Wednesday, March 10, 2010

The Invention of Lying: Epicureanism Redivivus

My wife and I watched the movie The Inventing of Lying the other night.  A lot of it was pretty amusing.  The premise is that an alternate world exist where human beings haven't "evolved" (their term, not mine) the ability to lie.  So, people just say out loud whatever they think.  There is no fiction or fictional film.  All movies are documentaries where a person sits in a chair and simply reads off a series of historical events.  Also, there is no religion.  Here's where it come interesting.

So the plot is that the main character learns how to lie and no one else knows how.  So he goes around saying whatever he wants and everyone automatically believes everything he says.   Now, his mother is about to die and she comments how death is no fun because its an eternity of nothingness (though, if you believe in no after life, how would you experience that?).  So, the main character lies to her that there's an after life (which makes her happy) and everyone else in the hospital over hears him, and get interested.  People then show up at his door asking about what happens when you die, so he comes up with religion.  The the tenets of his religion are as follows:

1. When you die, you get a mansion and unlimited Ice Cream.

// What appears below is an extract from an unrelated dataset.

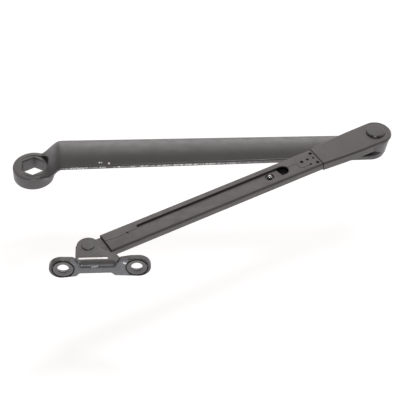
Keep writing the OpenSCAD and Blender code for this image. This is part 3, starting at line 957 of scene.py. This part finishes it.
def shrink(outline, amount):
    """Moves each point of an anticlockwise or clockwise outline inwards."""
    count = len(outline)
    area = sum(outline[i - 1][0] * outline[i][1] - outline[i][0] * outline[i - 1][1] for i in range(count))
    sign = 1 if area > 0 else -1
    moved = []
    for i in range(count):
        before, here, after = (Vector(outline[j % count]) for j in (i - 1, i, i + 1))
        first = (here - before).normalized()
        second = (after - here).normalized()
        normal = Vector((-first.y - second.y, first.x + second.x)).normalized()
        moved.append(tuple(here + normal * amount * sign))
    return moved


def soft_plate(outline, low, high, radius, steps=3):
    """Levels of (height, outline) for a plate whose two faces have rounded edges."""
    levels = []
    for step in range(steps + 1):
        angle = math.radians(90 * step / steps)
        levels.append((low + radius * (1 - math.sin(angle)) if step < steps else low,
                       shrink(outline, radius * (1 - math.cos(angle)) if step else 0.0)))
    bottom = list(reversed(levels))
    top = [(low + high - z, points) for z, points in levels]
    return bottom + top


def foot_mesh():
    """The upright foot, without its holes."""
    levels = soft_plate(foot_outline(), FOOT_FRONT, FOOT_FRONT + FOOT_T, FOOT_EDGE)
    return loft([[(x, y, z) for x, z in points] for y, points in levels])


def ear_mesh():
    """The ear: a lobe round the pivot that widens to the foot."""
    outline = rounded([(EAR_LEFT, -1.0, 0), (EAR_LEFT, FOOT_FRONT + 0.5, 0),
                       (EAR_RIGHT + 1.8, FOOT_FRONT + 0.5, 0),
                       (EAR_RIGHT + 1.8, -15.2, 1.5), (EAR_RIGHT - 2, -10, 3.0), (10.2, -3.4, 4.0),
                       (EAR_R, -0.5, 0)])
    lobe = arc((0, 0), EAR_R, 2, 178, 36)
    levels = soft_plate(outline + lobe, EAR_Z - EAR_T, EAR_Z, EAR_EDGE)
    return loft([[(x, y, z) for x, y in points] for z, points in levels])


def sideways(bm, centre_x, centre_z, front):
    """Turns a lathe's axis from the vertical to the foot's own, pointing out of its front."""
    turn = Matrix.Translation((centre_x, front, centre_z)) @ Matrix.Rotation(math.radians(90), 4, "X")
    bm.transform(turn)
    return bm


def bend_tool():
    """What the rounded outside of the bend leaves of a square corner."""
    y0, z0 = FOOT_FRONT, EAR_Z
    left, right = EAR_LEFT + 2.6, EAR_RIGHT - 2.6
    rings = []
    stations = [(left + into, size) for into, size in BEND_ENDS]
    stations += [(right - into, size) for into, size in reversed(BEND_ENDS)]
    for x, size in stations:
        reach, drop = BEND_REACH * size, BEND_DROP * size
        section = [(y0 - 1, z0 - drop - 0.2)]
        section += [(y0 + reach + reach * c, z0 - drop + drop * s) for c, s in arc((0, 0), 1, 180, 90, 16)]
        section += [(y0 + reach, z0 + 1), (y0 - 1, z0 + 1)]
        rings.append([(x, y, z) for y, z in section])
    return loft(rings)


def build_bracket():
    """The shoe's stamping: foot and ear in one, then its bend, slit, pivot hole and two seats."""
    foot = new_object("shoe_stamping", foot_mesh(), SHOE_FRAME)
    combine(foot, [new_object("ear", ear_mesh(), SHOE_FRAME)], "UNION")
    left, right, near, far = SLIT
    lip = far - LEDGE
    slit = prism(rounded([(left, near, 0.2), (right, near, 0.2), (right, lip, 0.2), (left, lip, 0.2)]),
                 EAR_Z - EAR_T - 1, EAR_Z + 1)
    recess = prism(rounded([(left, near, 1.2), (right, near, 1.2), (right, far, 1.2), (left, far, 1.2)]),
                   EAR_Z - 0.5, EAR_Z + 1)
    pin = lathe([(0, EAR_Z - 6), (SHOE_SHANK_R, EAR_Z - 6), (SHOE_SHANK_R, EAR_Z + 1), (0, EAR_Z + 1)],
                steps=64)
    tools = [new_object(name, bm, SHOE_FRAME) for name, bm in
             (("bend", bend_tool()), ("slit", slit), ("recess", recess), ("pin", pin))]
    for side in (-1, 1):
        hole = lathe([(0, -6), (SEAT_R, -6), (SEAT_R, -SEAT_DEPTH), (FLANGE_R + 0.7, -SEAT_DEPTH),
                      (FLANGE_R + 0.8, -0.4), (9.0, 0), (9.0, 1), (0, 1)], steps=72)
        hole = sideways(hole, FOOT_X + side * HOLE_SPACING / 2, HOLE_Z, FOOT_FRONT)
        tools.append(new_object("hole", hole, SHOE_FRAME))
    combine(foot, tools, "DIFFERENCE")
    clean(foot)
    return piece(foot, "shoe", "paint_shoe", PAINT_SHOE, "shoe_bracket")


def build_bushing(side, name):
    """A screw bushing whose dished flange sits just under the foot's face, with a shadow line round it."""
    profile = [(5.6, -FOOT_T), (5.9, -FOOT_T), (SEAT_R, -FOOT_T + 0.2), (SEAT_R, -SEAT_DEPTH),
               (FLANGE_R, -SEAT_DEPTH), (FLANGE_R, -0.5), (7.55, -0.15), (7.0, -0.05), (6.2, -0.25),
               (HOLE_R + 0.6, -0.5), (HOLE_R + 0.15, -0.75), (HOLE_R, -1.1), (HOLE_R, -SEAT_DEPTH)]
    bm = sideways(lathe(profile, steps=72), FOOT_X + side * HOLE_SPACING / 2, HOLE_Z, FOOT_FRONT)
    bushing = new_object("bushing_" + name, bm, SHOE_FRAME)
    return piece(bushing, "shoe", "paint_rivet", PAINT_SCREW, "screw_bushing_" + name)


def build_shoe_rivet():
    """The shoe's rivet, with a low head whose rim is undercut."""
    low, high = span("shoe_rivet", SHOE_FRAME)
    top = high.z
    profile = [(0, low.z), (4.0, low.z), (4.8, low.z + 0.5), (5.2, low.z + 1.4),
               (SHOE_SHANK_R, low.z + 1.4), (SHOE_SHANK_R, EAR_Z - 0.04), (4.6, EAR_Z - 0.04),
               (5.0, EAR_Z + 0.3), (5.0, EAR_Z + 0.34), (4.55, top - 0.08), (4.1, top - 0.02), (0, top)]
    rivet = new_object("rivet_shoe", lathe(profile, steps=64), SHOE_FRAME)
    return piece(rivet, "shoe", "paint_rivet", PAINT_RIVET, "shoe_rivet")


WAVES = 3
WAVE_STEPS = 72


def wave_ring(node, name, body, where, shank):
    """A wave washer round a shank: a thin ring with three waves inside its working height."""
    low, high = span(node, where)
    outer = (high.x - low.x) / 2
    inner = shank + 0.3
    sheet = 0.22
    lift = (high.z - low.z - sheet) / 2
    middle = (high.z + low.z) / 2
    rings = []
    for step in range(WAVE_STEPS):
        angle = 2 * math.pi * step / WAVE_STEPS
        z = middle + lift * math.cos(WAVES * angle)
        section = ((inner, -sheet / 2), (outer, -sheet / 2), (outer, sheet / 2), (inner, sheet / 2))
        rings.append([(radius * math.cos(angle), radius * math.sin(angle), z + height)
                      for radius, height in section])
    washer = new_object(name, loft(rings, closed_path=True), where)
    return piece(washer, body, "spring_steel", PLATED, node)


# ---------------- the model
build_main_arm()
build_channel()
build_tube()
build_stakes()
build_elbow_rivet()
build_slide()
build_ball()
build_bracket()
build_bushing(-1, "left")
build_bushing(1, "right")
build_shoe_rivet()
wave_ring("elbow_wave_washer", "wave_elbow", "forearm", FOREARM_FRAME, ELBOW_SHANK_R)
wave_ring("shoe_wave_washer", "wave_shoe", "shoe", SHOE_FRAME, SHOE_SHANK_R)

# CAD nodes whose shape is right as it is: they only get their material
CARRIED = {
    "elbow_bushing": BRONZE, "shoe_bushing": BRONZE, "elbow_thrust_washer": NYLON, "floor_liner": NYLON,
    "elbow_tail_washer": PLATED, "shoe_spacer_washer": PLATED, "shoe_tail_washer": PLATED,
    "splice_block": PAINT_INNER, "ball_cup": PAINT_INNER,
}
for node_name, material in CARRIED.items():
    for material_slot in frame["nodes"][node_name].material_slots:
        material_slot.material = material

# ---------------- floor, light and camera
FLOOR_Z = -0.25
FLOOR_REACH = 6.0
FLOOR_GLOW = 0.44
# studio brightness by degrees from the horizon behind the object, over the top, to the one in front
SKY = ((0, 0.5), (20, 0.70), (44, 1.03), (56, 0.78), (70, 0.52), (88, 0.62), (101, 0.48), (111, 0.03),
       (166, 0.03), (180, 0.22))
SKY_TINT = (1.05, 0.98, 0.97)
FLANK_X = 0.6
FLANK_LEFT, FLANK_RIGHT = 0.22, 0.95
FLANK_POWER = 2.5
# name, place, target, size and power
LIGHTS = (("glint", (0.22, -0.75, 1.25), (0.13, -0.05, 0), (0.14, 0.09), 3.5),
          ("back", (0.3, 1.6, 0.5), (0.13, 0.2, -0.1), (2.0, 0.8), 6),
          ("window", (0.14, 1.35, 1.35), (0.14, -0.05, 0), (0.45, 0.7), 0.8))
CAMERA_YAW, CAMERA_TILT = math.radians(2.01), math.radians(44.05)
CAMERA_DISTANCE = 1.2
CAMERA_TARGET = Vector((0.13505, -0.05395, 0.020))
CAMERA_LENS, CAMERA_SENSOR = 136.28, 36.0
CAMERA_CLIP_END = 50


def build_floor():
    """A plain pale floor well below the object, with a little glow so that it stays white."""
    mesh = bpy.data.meshes.new("floor")
    size = FLOOR_REACH
    corners = [(x, y, FLOOR_Z) for x, y in ((-size, -size), (size, -size), (size, size), (-size, size))]
    mesh.from_pydata(corners, [], [(0, 1, 2, 3)])
    floor = bpy.data.objects.new("floor", mesh)
    bpy.context.scene.collection.objects.link(floor)
    g = Graph("floor")
    g.shader.inputs["Base Color"].default_value = (0.93, 0.93, 0.93, 1)
    g.shader.inputs["Emission Color"].default_value = (1, 1, 1, 1)
    g.shader.inputs["Emission Strength"].default_value = FLOOR_GLOW
    g.shader.inputs["Roughness"].default_value = 0.9
    g.shader.inputs["Specular IOR Level"].default_value = 0.0
    mesh.materials.append(g.material)


def build_world():
    """A plain studio whose brightness goes by angle, with a dimmer left flank and a bright right one."""
    world = bpy.data.worlds.new("studio")
    bpy.context.scene.world = world
    world.use_nodes = True
    tree = world.node_tree

    def node(kind, **values):
        made = tree.nodes.new(kind)
        for key, value in values.items():
            setattr(made, key, value)
        return made

    link = tree.links.new
    split = node("ShaderNodeSeparateXYZ")
    link(node("ShaderNodeTexCoord").outputs["Generated"], split.inputs[0])
    angle = node("ShaderNodeMath", operation="ARCTAN2")
    link(split.outputs["Z"], angle.inputs[0])
    link(split.outputs["Y"], angle.inputs[1])
    part = node("ShaderNodeMath", operation="DIVIDE", use_clamp=True)
    link(angle.outputs[0], part.inputs[0])
    part.inputs[1].default_value = math.pi
    over = node("ShaderNodeValToRGB")
    while len(over.color_ramp.elements) < len(SKY):
        over.color_ramp.elements.new(0.5)
    for element, (degrees, value) in zip(over.color_ramp.elements, SKY):
        element.position = degrees / 180
        element.color = rgb(SKY_TINT, value)
    link(part.outputs[0], over.inputs["Fac"])
    spread = node("ShaderNodeMath", operation="ABSOLUTE")
    link(split.outputs["X"], spread.inputs[0])
    side = node("ShaderNodeMath", operation="POWER")
    link(spread.outputs[0], side.inputs[0])
    side.inputs[1].default_value = FLANK_POWER
    flank = node("ShaderNodeMapRange")
    link(split.outputs["X"], flank.inputs["Value"])
    for name, value in (("From Min", -FLANK_X), ("From Max", FLANK_X), ("To Min", FLANK_LEFT),
                        ("To Max", FLANK_RIGHT)):
        flank.inputs[name].default_value = value
    mix = node("ShaderNodeMixRGB")
    link(side.outputs[0], mix.inputs["Fac"])
    link(over.outputs["Color"], mix.inputs["Color1"])
    link(flank.outputs["Result"], mix.inputs["Color2"])
    link(mix.outputs["Color"], tree.nodes["Background"].inputs["Color"])


def area_light(name, location, target, size, power):
    """A rectangular lamp that points at a target."""
    data = bpy.data.lights.new(name, "AREA")
    data.shape = "RECTANGLE"
    data.size, data.size_y = size
    data.energy = power
    light = bpy.data.objects.new(name, data)
    light.location = location
    light.rotation_euler = (Vector(target) - Vector(location)).to_track_quat("-Z", "Y").to_euler()
    bpy.context.scene.collection.objects.link(light)


def build_camera():
    """Looks down at about 44 degrees, a couple of degrees round from square on."""
    level = math.cos(CAMERA_TILT)
    forward = Vector((level * math.sin(CAMERA_YAW), level * math.cos(CAMERA_YAW), -math.sin(CAMERA_TILT)))
    data = bpy.data.cameras.new("camera")
    data.sensor_width = CAMERA_SENSOR
    data.lens = CAMERA_LENS
    data.clip_end = CAMERA_CLIP_END
    camera = bpy.data.objects.new("camera", data)
    camera.location = CAMERA_TARGET - forward * CAMERA_DISTANCE
    camera.rotation_euler = forward.to_track_quat("-Z", "Y").to_euler()
    bpy.context.scene.collection.objects.link(camera)
    bpy.context.scene.camera = camera


build_floor()
build_world()
for lamp in LIGHTS:
    area_light(*lamp)
build_camera()
bpy.context.scene.view_settings.view_transform = "Standard"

2. If you do three really bad things, then you go to a bad place and don't get Ice Cream.

3.  All of this is decided by a man in the sky.  He's responsible for everything that happens on earth, good and bad.

Everyone just believes this without proof.  People stop finding pleasure on earth in because they're looking forward to their mansion and Ice Cream.  So on and so forth, and you get the idea.

A couple of observation should be made about this.  For one thing, the writer of the film (a British comedian) knows about as much about religion as I know about quantum physics.  What's even more annoying is that he thinks he's being very provocative when he doesn't understand his subject material.  Again, it would be like me coming up with jokes about physics or chemistry- they probably wouldn't ring true to scientists.  But on top all of this, it's not very original, in fact, it's just the old Epicurean critique of religion.

The Epicureans claimed that we were all made out of atoms that randomly flew together.  The gods were off in some other realm enjoying themselves and paying no attention to what's going on earth.  Therefore, anyone who claims that the gods have spoken to them are lying and trying to take advantage of you.  Their impeding your ability to fulfill your pleasures here on earth.  So reject all religion and simply gain your pleasures here on earth, because when you die, that's it.  You were a bunch of atoms that flew together and that's what you're going to turn into again.

In the 17th century this thinking was revived and has determined modern culture.  Darwin was influenced by it- in fact his grandfather was an proponent of Epicureanism.  Marx has obviosu signs of this thinking as well.  Spinoza used it to invent modern Biblical scholarship- think about it, how does the historical critical method work?  Does it provide much evidence?  Or does it just go through Biblical texts, assume that they are made up of fragments of different priestly or other groups trying to make power plays and then stitched together in one big power play?  Is there any evidence of this?  Of course not!  But that's how the HCM works.  It simply interprets reality on the basis of this Epicurean view of how religions "must" develop and there you go, you've got your new "scientific" reading of Scripture.  

In the end Epicureanism might be able to critique the religions of fallen humanity.  If they are the product of sin, what else could they be than a power play? But this is not the meaning of the Biblical witness, which centers itself in the gospel.  Epicureanism is in the end unable to explain the gospel.  How indeed can the gospel be a power play?  It is God's own self-surrender to us in the form of a unilateral promise.  It is not his power over us, but his surrender to us.  What it creates freedom and not enslavement.  Furthermore, this freedom is freedom to enjoy our life as creatures and not go off to some other realm.  The final eschaton will not be an abrogation of life on earth, but rather be a fulfillment of it.  

1 comment:

  1. Yeah, as you said, it's actually not a bad critique of natural religion. The odd part about the movie is that, of course, it sets itself up at specifically attacking Christianity (obvious from the way the religion of the "man in the sky" is visually portrayed in the film), but does no such thing in practice. All it criticizes is sinful man's natural religion: karma. Do good stuff, get good stuff. Do bad stuff, get bad stuff. The revealed message of the Christian Gospel is totally absent from the movie, and probably for good reason. It's not really something you would come up with (lying) as part of a power play. Proclaiming God has done everything for you isn't as politically useful as saying God wants you to do certain things to gain heaven and only I know what they are.